WHAT IS REQUIRED:
Your task is to copy every line of this material exactly.

────────────────

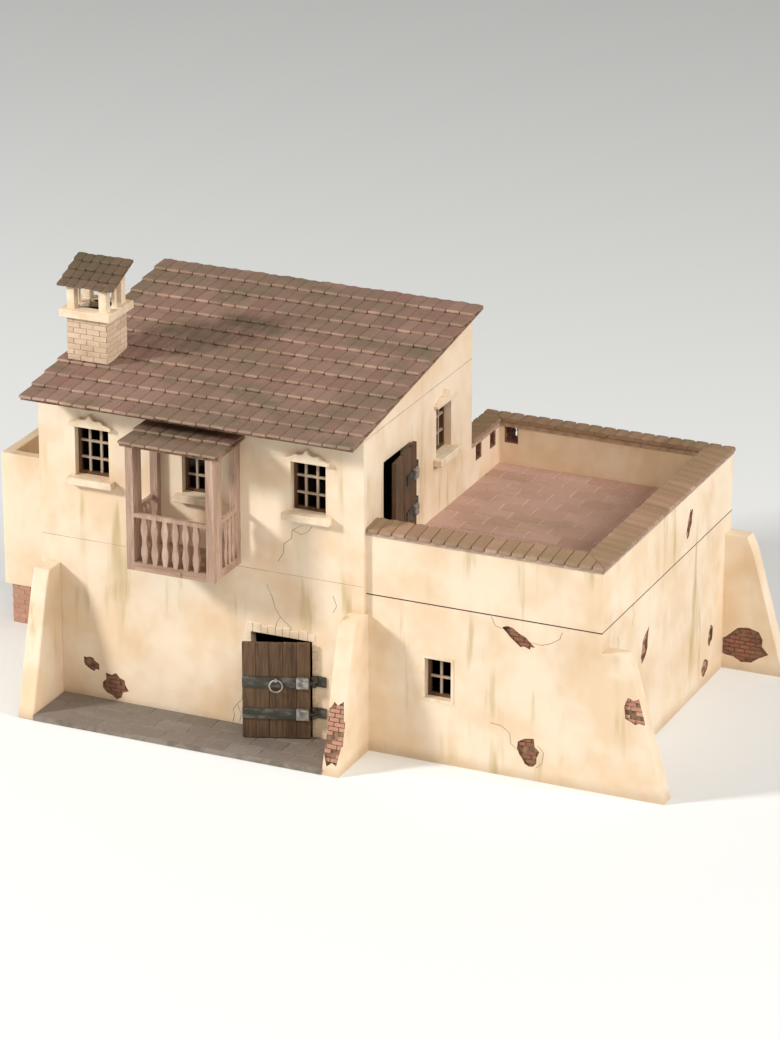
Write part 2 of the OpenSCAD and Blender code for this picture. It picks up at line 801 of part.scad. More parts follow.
// Ring handle that hangs from a boss on the upper strap
module door_ring() {
    face = -leaf_t / 2 - strap_t;
    ring_out = face - ring_bar_r - cut / 20;
    boss_z = strap_high + strap_h / 4;
    color(dark_iron) at_door() rotate([0, 0, door_ajar])
        translate([-hinge_side - leaf_w / 2, 0, boss_z]) {
            translate([0, face, 0]) rotate([90, 0, 0]) cylinder(h = 3 * ring_bar_r, r = 2 * ring_bar_r, $fn = 48);
            translate([0, ring_out, -ring_r]) rotate([90, 0, 0])
                rotate_extrude($fn = 48) translate([ring_r, 0]) circle(r = ring_bar_r, $fn = 24);
        }
}

module at_terrace_door() {
    translate([right_x + hinge_out, terrace_door_back + hinge_side, floor_z + leaf_gap])
        rotate([0, 0, 90]) children();
}

module terrace_door() {
    color(dark_timber) at_terrace_door() rotate([0, 0, terrace_ajar]) leaf(terrace_leaf_w, terrace_leaf_h);
}

// The terrace door's hinges, each one with its pin fast in all its knuckles
module terrace_hinges() {
    color(dark_iron) at_terrace_door()
        for (z = [terrace_strap_low, terrace_strap_high]) translate([0, 0, z]) {
            rotate([0, 0, terrace_ajar]) strap(terrace_leaf_w / 2);
            bracket();
            cylinder(h = strap_h, r = pin_r + 2 * pin_clear, center = true, $fn = 48);
        }
}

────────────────

RESPONSE:
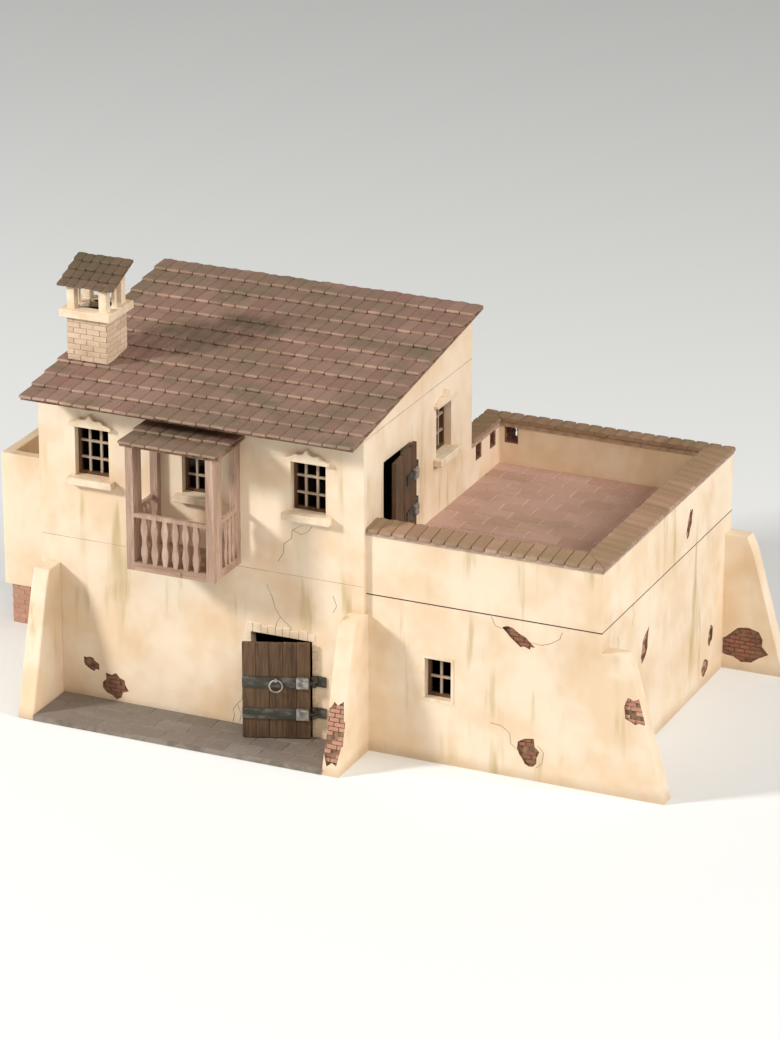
Write part 2 of the OpenSCAD and Blender code for this picture. It picks up at line 801 of part.scad. More parts follow.
// Ring handle that hangs from a boss on the upper strap
module door_ring() {
    face = -leaf_t / 2 - strap_t;
    ring_out = face - ring_bar_r - cut / 20;
    boss_z = strap_high + strap_h / 4;
    color(dark_iron) at_door() rotate([0, 0, door_ajar])
        translate([-hinge_side - leaf_w / 2, 0, boss_z]) {
            translate([0, face, 0]) rotate([90, 0, 0]) cylinder(h = 3 * ring_bar_r, r = 2 * ring_bar_r, $fn = 48);
            translate([0, ring_out, -ring_r]) rotate([90, 0, 0])
                rotate_extrude($fn = 48) translate([ring_r, 0]) circle(r = ring_bar_r, $fn = 24);
        }
}

module at_terrace_door() {
    translate([right_x + hinge_out, terrace_door_back + hinge_side, floor_z + leaf_gap])
        rotate([0, 0, 90]) children();
}

module terrace_door() {
    color(dark_timber) at_terrace_door() rotate([0, 0, terrace_ajar]) leaf(terrace_leaf_w, terrace_leaf_h);
}

// The terrace door's hinges, each one with its pin fast in all its knuckles
module terrace_hinges() {
    color(dark_iron) at_terrace_door()
        for (z = [terrace_strap_low, terrace_strap_high]) translate([0, 0, z]) {
            rotate([0, 0, terrace_ajar]) strap(terrace_leaf_w / 2);
            bracket();
            cylinder(h = strap_h, r = pin_r + 2 * pin_clear, center = true, $fn = 48);
        }
}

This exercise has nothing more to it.